## What you need to do
Hand back each line, unchanged, from the top down to the line where "# +Y runs along" sits.

======== Material

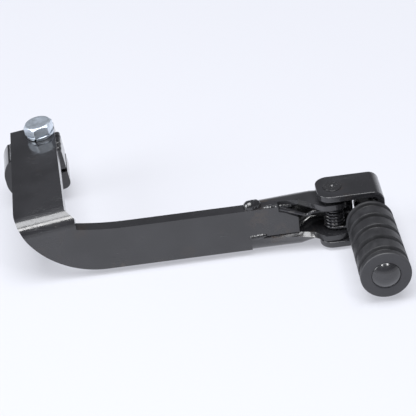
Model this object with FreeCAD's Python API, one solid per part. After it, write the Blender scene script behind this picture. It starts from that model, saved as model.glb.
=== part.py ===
import FreeCAD, Part
import math
import os
from FreeCAD import Base

os.makedirs("parts", exist_ok=True)

# Folding-tip gear shift lever. Millimetres. The origin is the centre of the spindle bore.
# +Y runs along the bore toward the engine, +X runs forward along the arm, +Z is up.

# ---- overall sizes ------------------------------------------------------------------
reach = 109.85            # spindle to pivot pin, along the arm
strip_length = 70.1       # rear end of the strip to the arm's outer face
plate = 4.8               # thickness of the arm's flat stock
arm_top = 7.5             # height of the arm's upper edge
arm_bottom = -9.3         # height of the arm's lower edge
rear_tilt = 7.7           # degrees between the rear strip and the arm
# ---- rear strip, fold and arm -------------------------------------------------------
strip_left = -4.2         # left edge of the strip, measured from the bore centre
strip_width = 17.1        # width of the rear strip at its free end
strip_flare = 1.0         # how much the strip widens toward the fold
edge_lean = 0.014         # lean of the strip's left edge, per unit of length
bend_radius = 8.0         # outer radius of the fold
heel_radius = 33.0        # big rounded outer corner where strip and arm meet
corner_start = 3.3        # fold start to the inner corner's first point, along the sheet
corner_length = 4.0       # length of the slanted inner corner, along the sheet
corner_step = 2.8         # width of the slanted inner corner
throat_back = 0.2         # lean of the short edge above the inner corner
ramp_rise = 1.5           # height of the sweep where the arm's top meets the corner
ramp_length = 18.6        # length of that sweep
ramp_start = 1.1          # corner to the start of the sweep
arm_tip_gap = 13.45       # pivot to the front end of the arm
arm_lap = 17.8            # length of the narrowed end that lies in the bracket
lap_bottom = -4.2         # lower edge of the narrowed end
nose_high = 2.2           # height of the chamfered nose at the arm's very end
nose_run = 5.1            # length of the nose's slope
nose_low = 2.6            # depth of the nose below the arm's top at the end of the slope
notch_run = 7.1           # arm's end to the notch in its top edge
notch_depth = 2.1         # depth of that notch
# ---- clamp hub ----------------------------------------------------------------------
hub_length = 14.0         # length of the hub along the bore
bore_minor = 4.2          # radius to the serration crests
serration_depth = 0.35    # depth of the serrations
serrations = 24           # number of serrations round the bore
crest_share = 0.45        # share of the pitch taken by each crest
hub_wall = 5.25           # ring wall outside the serrations
hub_rise = 2.0            # straight part of the ring's left flank
seat_drop = 0.6           # ring's radius less the height of its flat seat
ear_reach_wall = 3.4      # metal beyond the bolt on the ears' free side
ear_drop = 8.0            # bore centre to the underside of the lower ear
ear_round = 3.0           # radius of the lower ear's corner
seat_round = 1.5          # radius of the upper ear's corner
foot_turn = 8.8           # degrees from straight down to where the ring meets the ear
slit_width = 1.5          # gap between the clamp ears
slit_overlap = 1.5        # how far the slit's cutter reaches into the bore
# ---- pinch bolt and spring washer ---------------------------------------------------
bolt_radius = 3.0         # M6 shank
bolt_length = 22.0        # under the head
hex_flats = 10.0          # across the flats of the head
hex_height = 4.0          # height of the head
hex_turn = 10.0           # degrees the head is turned
crown_round = 0.3         # how far the head's crown is smaller than the flats
crown_slope = 1.175       # sideways run of the crown's cone per unit of height
washer_radius = 5.3       # outer radius of the spring washer
washer_height = 1.5       # thickness of the spring washer
split_width = 0.8         # gap in the spring washer
split_turn = 242.0        # degrees round to the gap
split_slant = 35.0        # slant of the gap in degrees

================

## Correct response
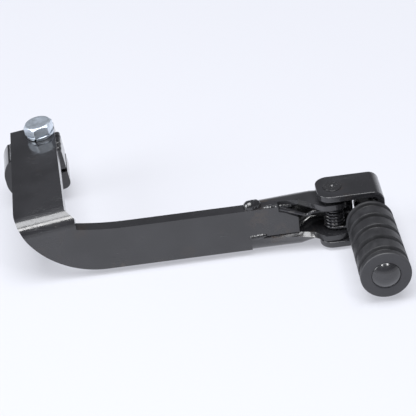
Model this object with FreeCAD's Python API, one solid per part. After it, write the Blender scene script behind this picture. It starts from that model, saved as model.glb.
=== part.py ===
import FreeCAD, Part
import math
import os
from FreeCAD import Base

os.makedirs("parts", exist_ok=True)

# Folding-tip gear shift lever. Millimetres. The origin is the centre of the spindle bore.
# +Y runs along the bore toward the engine, +X runs forward along the arm, +Z is up.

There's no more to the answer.